On 3 May 2008, he decided that the game against Millwall would be his last, ending his 19-year career span, although ultimately he was not selected on the day.

===Weston-super-Mare===
Williams joined Weston-super-Mare in June 2009.

==International career==
Williams was born in Reading but qualified to play for Wales through his father. He made seven international appearances during his first spell with Reading, including one at home to Moldova in 1995 alongside fellow Reading player Lee Nogan. Five more caps followed whilst at Wolverhampton Wanderers, including scoring his first international goal during a 2–1 win over Denmark, and in November 2002 he received his first international call-up for three years when he was selected for a squad to take on Azerbaijan. On 26 May 2003 Williams played the full 90 minutes as Wales lost 2–0 against the USA in an international friendly at the Spartan Stadium in San Jose, California, his first international start for four years.

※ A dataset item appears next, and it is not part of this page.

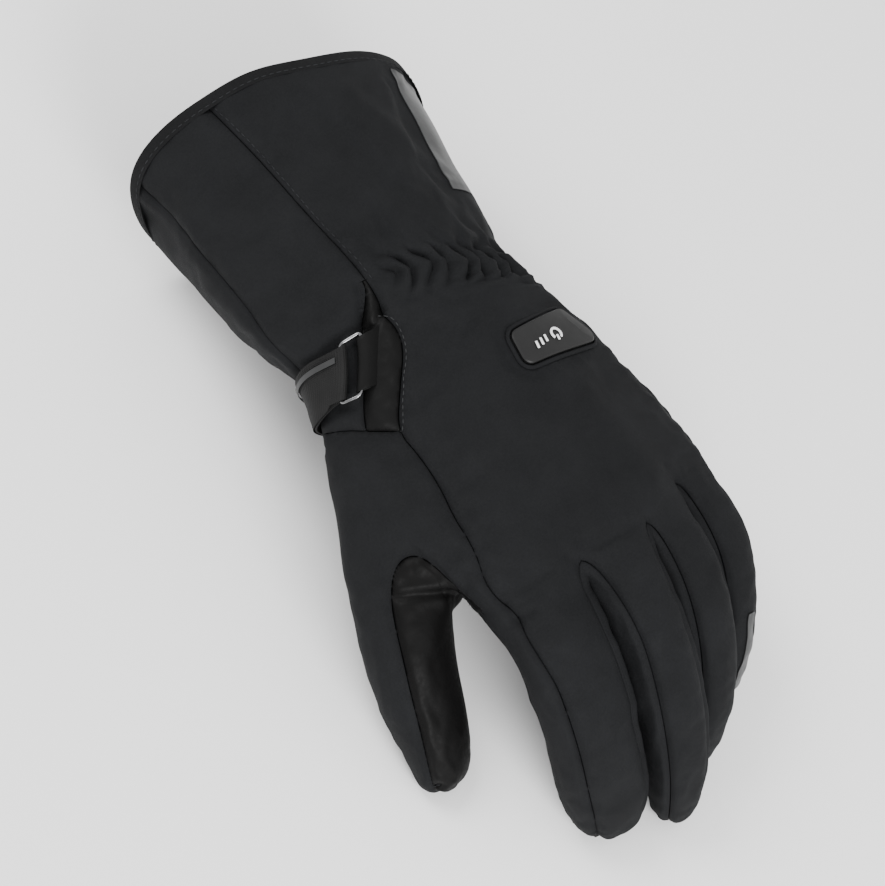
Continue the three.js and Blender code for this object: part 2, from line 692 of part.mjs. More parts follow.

He was an unused substitute for several matches including an away defeat to Italy in the San Siro, while he missed the play-off with Russia through injury.

==Managerial career==

===Bedford Town===
On 23 March 2010, Williams accepted his first managerial post as boss of Southern League Premier strugglers Bedford Town. Whilst he initially improved their form enabling them to stave off relegation, they made a poor start to the 2010/11 season struggling in the relegation places and making early exits from the FA Cup and FA Trophy. Following the away FA Trophy defeat to Harlow Town on 16 October 2010, Williams resigned from his position.

===Didcot Town===
On 29 January 2011, he took charge of the Southern League Premier Division side Didcot Town. Williams was replaced however in the summer of 2011 by Francis Vines.